### Rows
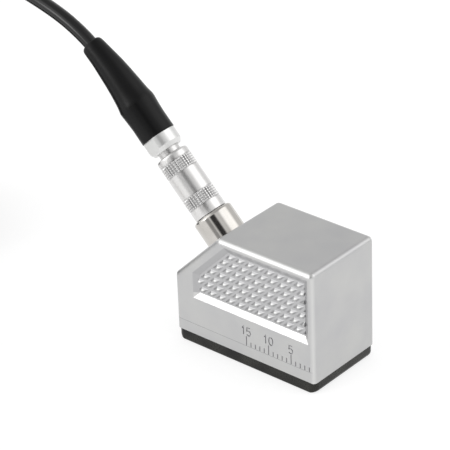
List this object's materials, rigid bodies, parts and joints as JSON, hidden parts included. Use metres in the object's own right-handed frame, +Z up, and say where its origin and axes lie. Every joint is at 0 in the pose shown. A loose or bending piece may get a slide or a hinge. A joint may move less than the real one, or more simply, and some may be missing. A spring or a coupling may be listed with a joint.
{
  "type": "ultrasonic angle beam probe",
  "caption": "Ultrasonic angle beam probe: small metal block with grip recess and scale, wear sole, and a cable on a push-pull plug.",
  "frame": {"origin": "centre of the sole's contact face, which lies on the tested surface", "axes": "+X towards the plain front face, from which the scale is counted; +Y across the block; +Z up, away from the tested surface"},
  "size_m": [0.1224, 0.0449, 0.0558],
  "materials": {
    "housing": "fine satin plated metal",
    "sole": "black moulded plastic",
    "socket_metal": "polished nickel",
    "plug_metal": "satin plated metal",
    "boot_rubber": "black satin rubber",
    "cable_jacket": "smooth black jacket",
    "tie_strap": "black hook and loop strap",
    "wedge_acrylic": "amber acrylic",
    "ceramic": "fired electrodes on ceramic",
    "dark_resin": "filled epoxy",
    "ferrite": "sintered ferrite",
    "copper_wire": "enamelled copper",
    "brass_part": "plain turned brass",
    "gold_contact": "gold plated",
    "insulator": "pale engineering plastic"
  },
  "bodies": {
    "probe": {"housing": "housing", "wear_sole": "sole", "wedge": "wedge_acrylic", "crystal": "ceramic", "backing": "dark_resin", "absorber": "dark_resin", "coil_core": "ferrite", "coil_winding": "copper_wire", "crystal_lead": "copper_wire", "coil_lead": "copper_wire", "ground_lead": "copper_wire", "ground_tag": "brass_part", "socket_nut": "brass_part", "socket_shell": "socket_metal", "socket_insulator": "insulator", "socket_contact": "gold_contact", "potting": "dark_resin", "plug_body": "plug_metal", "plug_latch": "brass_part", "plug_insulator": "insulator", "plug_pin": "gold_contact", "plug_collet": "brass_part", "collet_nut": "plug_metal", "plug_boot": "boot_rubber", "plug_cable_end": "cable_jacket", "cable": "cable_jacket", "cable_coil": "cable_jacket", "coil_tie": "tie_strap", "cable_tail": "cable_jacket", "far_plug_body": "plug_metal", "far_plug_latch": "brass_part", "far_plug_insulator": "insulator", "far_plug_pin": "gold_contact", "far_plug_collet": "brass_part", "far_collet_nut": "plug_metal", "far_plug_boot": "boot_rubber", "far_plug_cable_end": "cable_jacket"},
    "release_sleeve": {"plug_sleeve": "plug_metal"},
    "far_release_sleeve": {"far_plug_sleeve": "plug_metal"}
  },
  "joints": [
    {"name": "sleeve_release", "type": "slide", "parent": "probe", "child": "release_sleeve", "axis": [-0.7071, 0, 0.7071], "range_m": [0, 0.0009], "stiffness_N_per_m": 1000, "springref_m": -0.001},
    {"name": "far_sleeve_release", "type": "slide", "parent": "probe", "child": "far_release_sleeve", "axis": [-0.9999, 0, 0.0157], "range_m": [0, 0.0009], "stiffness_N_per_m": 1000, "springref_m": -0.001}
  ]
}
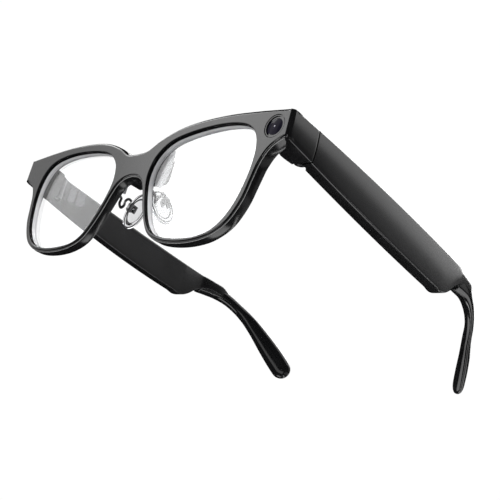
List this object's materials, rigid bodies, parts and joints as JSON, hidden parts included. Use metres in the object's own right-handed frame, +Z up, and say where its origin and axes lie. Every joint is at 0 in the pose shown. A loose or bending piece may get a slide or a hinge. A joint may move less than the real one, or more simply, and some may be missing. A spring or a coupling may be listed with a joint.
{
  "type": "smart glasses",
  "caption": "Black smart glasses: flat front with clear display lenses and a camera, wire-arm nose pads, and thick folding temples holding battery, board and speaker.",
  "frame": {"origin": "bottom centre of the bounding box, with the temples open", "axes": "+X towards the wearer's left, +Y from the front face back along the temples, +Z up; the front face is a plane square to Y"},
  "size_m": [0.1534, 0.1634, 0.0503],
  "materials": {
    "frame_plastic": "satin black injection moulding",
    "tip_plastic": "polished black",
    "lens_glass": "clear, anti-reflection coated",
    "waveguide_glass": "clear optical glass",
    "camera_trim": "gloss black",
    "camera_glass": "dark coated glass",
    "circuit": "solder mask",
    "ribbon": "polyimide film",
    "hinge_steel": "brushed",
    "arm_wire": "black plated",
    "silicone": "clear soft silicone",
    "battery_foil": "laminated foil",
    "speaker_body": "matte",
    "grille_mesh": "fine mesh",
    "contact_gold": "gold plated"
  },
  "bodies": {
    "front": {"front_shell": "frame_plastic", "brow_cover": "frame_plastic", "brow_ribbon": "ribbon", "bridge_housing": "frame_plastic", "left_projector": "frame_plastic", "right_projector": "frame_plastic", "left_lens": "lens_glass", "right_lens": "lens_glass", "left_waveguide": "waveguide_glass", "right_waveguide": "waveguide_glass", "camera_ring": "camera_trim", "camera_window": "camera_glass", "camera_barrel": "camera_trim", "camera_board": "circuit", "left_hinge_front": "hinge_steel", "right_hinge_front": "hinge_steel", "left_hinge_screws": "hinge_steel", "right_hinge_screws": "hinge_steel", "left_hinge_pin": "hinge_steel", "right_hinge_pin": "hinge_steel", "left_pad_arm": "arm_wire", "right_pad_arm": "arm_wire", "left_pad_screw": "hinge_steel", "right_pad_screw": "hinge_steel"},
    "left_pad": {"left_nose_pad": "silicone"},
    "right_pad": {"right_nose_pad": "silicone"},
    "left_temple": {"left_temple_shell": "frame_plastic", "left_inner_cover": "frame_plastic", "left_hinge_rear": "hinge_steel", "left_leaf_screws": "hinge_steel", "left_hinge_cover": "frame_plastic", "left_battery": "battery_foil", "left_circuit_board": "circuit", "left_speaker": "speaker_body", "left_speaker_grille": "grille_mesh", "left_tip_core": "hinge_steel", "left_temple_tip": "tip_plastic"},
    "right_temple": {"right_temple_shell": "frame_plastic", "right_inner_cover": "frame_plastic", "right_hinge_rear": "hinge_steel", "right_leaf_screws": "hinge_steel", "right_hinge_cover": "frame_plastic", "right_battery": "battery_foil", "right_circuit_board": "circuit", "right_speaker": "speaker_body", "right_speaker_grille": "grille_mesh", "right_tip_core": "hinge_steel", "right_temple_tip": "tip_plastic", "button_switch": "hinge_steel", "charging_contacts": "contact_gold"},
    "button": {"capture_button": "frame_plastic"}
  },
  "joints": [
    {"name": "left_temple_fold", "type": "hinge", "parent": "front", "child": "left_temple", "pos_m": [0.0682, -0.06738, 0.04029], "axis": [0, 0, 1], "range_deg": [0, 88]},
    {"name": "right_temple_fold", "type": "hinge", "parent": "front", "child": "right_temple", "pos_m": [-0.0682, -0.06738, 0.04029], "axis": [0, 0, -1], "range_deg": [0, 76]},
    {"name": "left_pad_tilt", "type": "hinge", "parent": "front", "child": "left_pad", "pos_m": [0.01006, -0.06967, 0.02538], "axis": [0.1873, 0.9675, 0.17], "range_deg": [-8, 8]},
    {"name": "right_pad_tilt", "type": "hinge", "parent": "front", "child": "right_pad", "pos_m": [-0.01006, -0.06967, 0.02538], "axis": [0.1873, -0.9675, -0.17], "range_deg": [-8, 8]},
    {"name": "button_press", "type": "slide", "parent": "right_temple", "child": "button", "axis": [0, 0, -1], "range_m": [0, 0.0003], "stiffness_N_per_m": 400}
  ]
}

### To be done
Every entry must be quoted exactly as it appears above.

### Worked solution
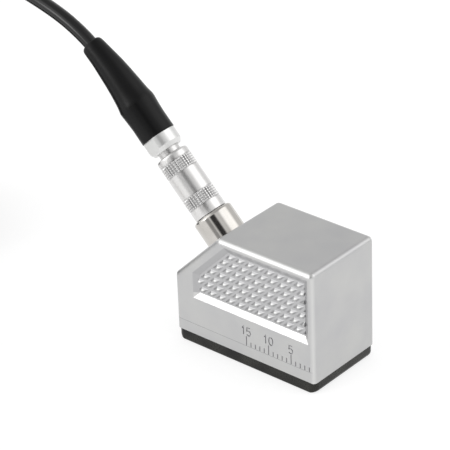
List this object's materials, rigid bodies, parts and joints as JSON, hidden parts included. Use metres in the object's own right-handed frame, +Z up, and say where its origin and axes lie. Every joint is at 0 in the pose shown. A loose or bending piece may get a slide or a hinge. A joint may move less than the real one, or more simply, and some may be missing. A spring or a coupling may be listed with a joint.
{
  "type": "ultrasonic angle beam probe",
  "caption": "Ultrasonic angle beam probe: small metal block with grip recess and scale, wear sole, and a cable on a push-pull plug.",
  "frame": {"origin": "centre of the sole's contact face, which lies on the tested surface", "axes": "+X towards the plain front face, from which the scale is counted; +Y across the block; +Z up, away from the tested surface"},
  "size_m": [0.1224, 0.0449, 0.0558],
  "materials": {
    "housing": "fine satin plated metal",
    "sole": "black moulded plastic",
    "socket_metal": "polished nickel",
    "plug_metal": "satin plated metal",
    "boot_rubber": "black satin rubber",
    "cable_jacket": "smooth black jacket",
    "tie_strap": "black hook and loop strap",
    "wedge_acrylic": "amber acrylic",
    "ceramic": "fired electrodes on ceramic",
    "dark_resin": "filled epoxy",
    "ferrite": "sintered ferrite",
    "copper_wire": "enamelled copper",
    "brass_part": "plain turned brass",
    "gold_contact": "gold plated",
    "insulator": "pale engineering plastic"
  },
  "bodies": {
    "probe": {"housing": "housing", "wear_sole": "sole", "wedge": "wedge_acrylic", "crystal": "ceramic", "backing": "dark_resin", "absorber": "dark_resin", "coil_core": "ferrite", "coil_winding": "copper_wire", "crystal_lead": "copper_wire", "coil_lead": "copper_wire", "ground_lead": "copper_wire", "ground_tag": "brass_part", "socket_nut": "brass_part", "socket_shell": "socket_metal", "socket_insulator": "insulator", "socket_contact": "gold_contact", "potting": "dark_resin", "plug_body": "plug_metal", "plug_latch": "brass_part", "plug_insulator": "insulator", "plug_pin": "gold_contact", "plug_collet": "brass_part", "collet_nut": "plug_metal", "plug_boot": "boot_rubber", "plug_cable_end": "cable_jacket", "cable": "cable_jacket", "cable_coil": "cable_jacket", "coil_tie": "tie_strap", "cable_tail": "cable_jacket", "far_plug_body": "plug_metal", "far_plug_latch": "brass_part", "far_plug_insulator": "insulator", "far_plug_pin": "gold_contact", "far_plug_collet": "brass_part", "far_collet_nut": "plug_metal", "far_plug_boot": "boot_rubber", "far_plug_cable_end": "cable_jacket"},
    "release_sleeve": {"plug_sleeve": "plug_metal"},
    "far_release_sleeve": {"far_plug_sleeve": "plug_metal"}
  },
  "joints": [
    {"name": "sleeve_release", "type": "slide", "parent": "probe", "child": "release_sleeve", "axis": [-0.7071, 0, 0.7071], "range_m": [0, 0.0009], "stiffness_N_per_m": 1000, "springref_m": -0.001},
    {"name": "far_sleeve_release", "type": "slide", "parent": "probe", "child": "far_release_sleeve", "axis": [-0.9999, 0, 0.0157], "range_m": [0, 0.0009], "stiffness_N_per_m": 1000, "springref_m": -0.001}
  ]
}
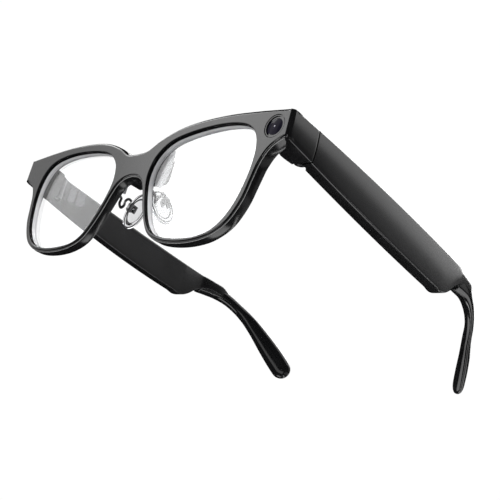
List this object's materials, rigid bodies, parts and joints as JSON, hidden parts included. Use metres in the object's own right-handed frame, +Z up, and say where its origin and axes lie. Every joint is at 0 in the pose shown. A loose or bending piece may get a slide or a hinge. A joint may move less than the real one, or more simply, and some may be missing. A spring or a coupling may be listed with a joint.
{
  "type": "smart glasses",
  "caption": "Black smart glasses: flat front with clear display lenses and a camera, wire-arm nose pads, and thick folding temples holding battery, board and speaker.",
  "frame": {"origin": "bottom centre of the bounding box, with the temples open", "axes": "+X towards the wearer's left, +Y from the front face back along the temples, +Z up; the front face is a plane square to Y"},
  "size_m": [0.1534, 0.1634, 0.0503],
  "materials": {
    "frame_plastic": "satin black injection moulding",
    "tip_plastic": "polished black",
    "lens_glass": "clear, anti-reflection coated",
    "waveguide_glass": "clear optical glass",
    "camera_trim": "gloss black",
    "camera_glass": "dark coated glass",
    "circuit": "solder mask",
    "ribbon": "polyimide film",
    "hinge_steel": "brushed",
    "arm_wire": "black plated",
    "silicone": "clear soft silicone",
    "battery_foil": "laminated foil",
    "speaker_body": "matte",
    "grille_mesh": "fine mesh",
    "contact_gold": "gold plated"
  },
  "bodies": {
    "front": {"front_shell": "frame_plastic", "brow_cover": "frame_plastic", "brow_ribbon": "ribbon", "bridge_housing": "frame_plastic", "left_projector": "frame_plastic", "right_projector": "frame_plastic", "left_lens": "lens_glass", "right_lens": "lens_glass", "left_waveguide": "waveguide_glass", "right_waveguide": "waveguide_glass", "camera_ring": "camera_trim", "camera_window": "camera_glass", "camera_barrel": "camera_trim", "camera_board": "circuit", "left_hinge_front": "hinge_steel", "right_hinge_front": "hinge_steel", "left_hinge_screws": "hinge_steel", "right_hinge_screws": "hinge_steel", "left_hinge_pin": "hinge_steel", "right_hinge_pin": "hinge_steel", "left_pad_arm": "arm_wire", "right_pad_arm": "arm_wire", "left_pad_screw": "hinge_steel", "right_pad_screw": "hinge_steel"},
    "left_pad": {"left_nose_pad": "silicone"},
    "right_pad": {"right_nose_pad": "silicone"},
    "left_temple": {"left_temple_shell": "frame_plastic", "left_inner_cover": "frame_plastic", "left_hinge_rear": "hinge_steel", "left_leaf_screws": "hinge_steel", "left_hinge_cover": "frame_plastic", "left_battery": "battery_foil", "left_circuit_board": "circuit", "left_speaker": "speaker_body", "left_speaker_grille": "grille_mesh", "left_tip_core": "hinge_steel", "left_temple_tip": "tip_plastic"},
    "right_temple": {"right_temple_shell": "frame_plastic", "right_inner_cover": "frame_plastic", "right_hinge_rear": "hinge_steel", "right_leaf_screws": "hinge_steel", "right_hinge_cover": "frame_plastic", "right_battery": "battery_foil", "right_circuit_board": "circuit", "right_speaker": "speaker_body", "right_speaker_grille": "grille_mesh", "right_tip_core": "hinge_steel", "right_temple_tip": "tip_plastic", "button_switch": "hinge_steel", "charging_contacts": "contact_gold"},
    "button": {"capture_button": "frame_plastic"}
  },
  "joints": [
    {"name": "left_temple_fold", "type": "hinge", "parent": "front", "child": "left_temple", "pos_m": [0.0682, -0.06738, 0.04029], "axis": [0, 0, 1], "range_deg": [0, 88]},
    {"name": "right_temple_fold", "type": "hinge", "parent": "front", "child": "right_temple", "pos_m": [-0.0682, -0.06738, 0.04029], "axis": [0, 0, -1], "range_deg": [0, 76]},
    {"name": "left_pad_tilt", "type": "hinge", "parent": "front", "child": "left_pad", "pos_m": [0.01006, -0.06967, 0.02538], "axis": [0.1873, 0.9675, 0.17], "range_deg": [-8, 8]},
    {"name": "right_pad_tilt", "type": "hinge", "parent": "front", "child": "right_pad", "pos_m": [-0.01006, -0.06967, 0.02538], "axis": [0.1873, -0.9675, -0.17], "range_deg": [-8, 8]},
    {"name": "button_press", "type": "slide", "parent": "right_temple", "child": "button", "axis": [0, 0, -1], "range_m": [0, 0.0003], "stiffness_N_per_m": 400}
  ]
}